### Written exercise
Gather every line below where "from" appears.

### Data section
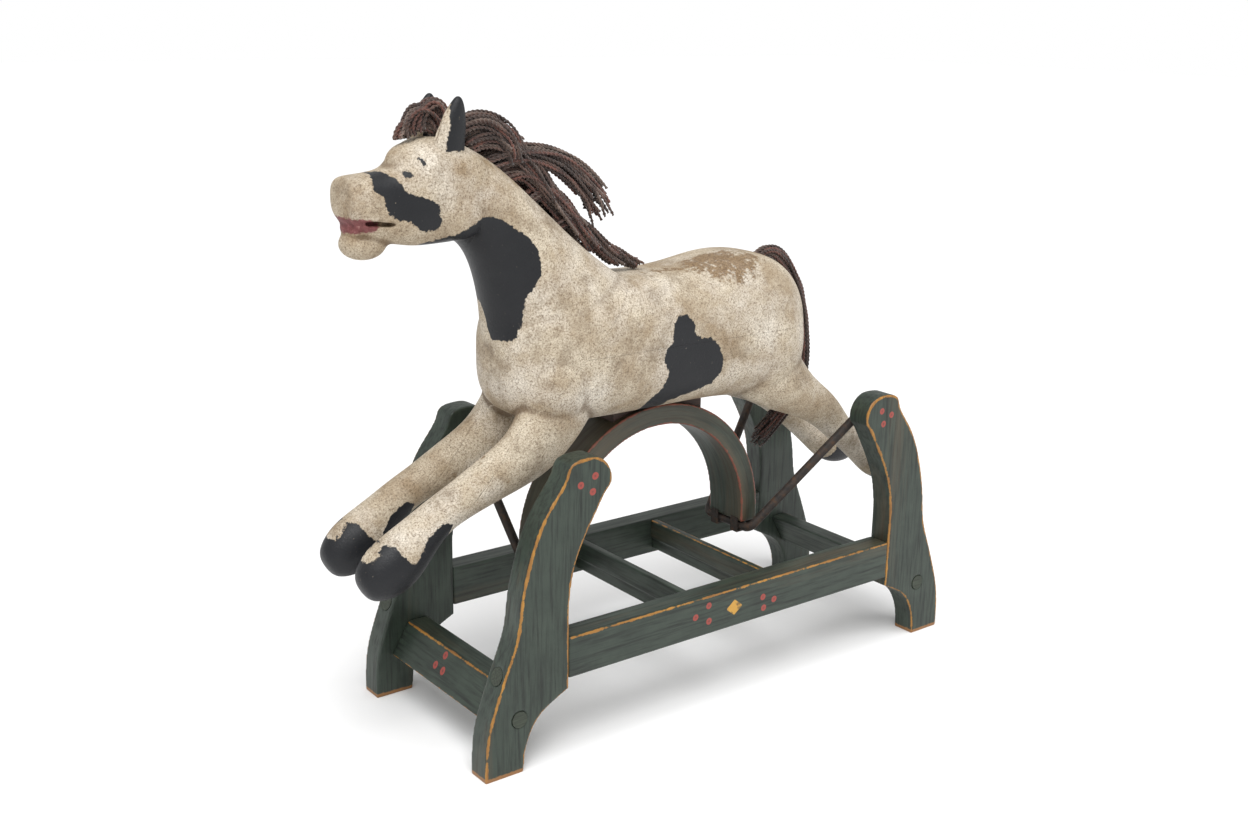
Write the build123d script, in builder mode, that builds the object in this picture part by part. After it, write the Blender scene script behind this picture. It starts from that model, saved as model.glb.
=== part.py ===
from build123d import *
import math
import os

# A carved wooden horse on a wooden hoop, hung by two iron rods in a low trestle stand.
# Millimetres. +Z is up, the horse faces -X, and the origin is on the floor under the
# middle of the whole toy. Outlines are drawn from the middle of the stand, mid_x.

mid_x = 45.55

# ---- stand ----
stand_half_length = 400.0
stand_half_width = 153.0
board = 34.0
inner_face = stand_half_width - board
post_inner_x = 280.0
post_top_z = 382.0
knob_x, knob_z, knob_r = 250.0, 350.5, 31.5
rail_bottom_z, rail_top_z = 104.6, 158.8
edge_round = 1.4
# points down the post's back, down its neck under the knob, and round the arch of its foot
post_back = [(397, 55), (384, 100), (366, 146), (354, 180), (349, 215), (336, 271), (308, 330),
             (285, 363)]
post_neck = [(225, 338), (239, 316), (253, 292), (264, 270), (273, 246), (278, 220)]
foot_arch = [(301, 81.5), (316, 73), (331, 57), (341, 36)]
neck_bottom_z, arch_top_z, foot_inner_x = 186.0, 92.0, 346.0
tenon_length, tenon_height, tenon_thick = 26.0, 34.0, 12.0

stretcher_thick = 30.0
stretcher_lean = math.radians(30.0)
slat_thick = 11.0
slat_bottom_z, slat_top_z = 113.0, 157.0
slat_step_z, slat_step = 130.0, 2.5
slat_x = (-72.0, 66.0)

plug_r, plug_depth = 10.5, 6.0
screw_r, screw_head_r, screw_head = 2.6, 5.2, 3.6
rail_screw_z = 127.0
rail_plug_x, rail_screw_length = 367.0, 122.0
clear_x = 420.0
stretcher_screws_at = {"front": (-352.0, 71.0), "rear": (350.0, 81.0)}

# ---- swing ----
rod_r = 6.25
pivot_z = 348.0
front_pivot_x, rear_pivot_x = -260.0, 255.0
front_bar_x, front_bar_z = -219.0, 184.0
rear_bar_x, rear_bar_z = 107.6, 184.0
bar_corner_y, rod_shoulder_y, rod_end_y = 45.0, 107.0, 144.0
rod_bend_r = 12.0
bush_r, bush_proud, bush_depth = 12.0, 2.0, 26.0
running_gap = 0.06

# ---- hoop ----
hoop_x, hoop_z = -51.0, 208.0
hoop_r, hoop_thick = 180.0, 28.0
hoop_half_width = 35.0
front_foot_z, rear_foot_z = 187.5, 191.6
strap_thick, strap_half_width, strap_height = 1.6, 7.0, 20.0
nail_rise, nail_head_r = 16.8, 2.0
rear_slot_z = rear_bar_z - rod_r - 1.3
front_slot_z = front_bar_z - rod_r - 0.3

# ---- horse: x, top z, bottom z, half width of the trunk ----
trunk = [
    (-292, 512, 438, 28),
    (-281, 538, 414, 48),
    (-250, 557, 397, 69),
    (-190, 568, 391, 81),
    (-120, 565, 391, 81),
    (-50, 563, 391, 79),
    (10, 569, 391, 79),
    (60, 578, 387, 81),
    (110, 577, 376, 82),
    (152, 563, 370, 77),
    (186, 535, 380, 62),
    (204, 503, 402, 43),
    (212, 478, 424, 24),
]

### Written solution
Write the build123d script, in builder mode, that builds the object in this picture part by part. After it, write the Blender scene script behind this picture. It starts from that model, saved as model.glb.
from build123d import *
# middle of the whole toy. Outlines are drawn from the middle of the stand, mid_x.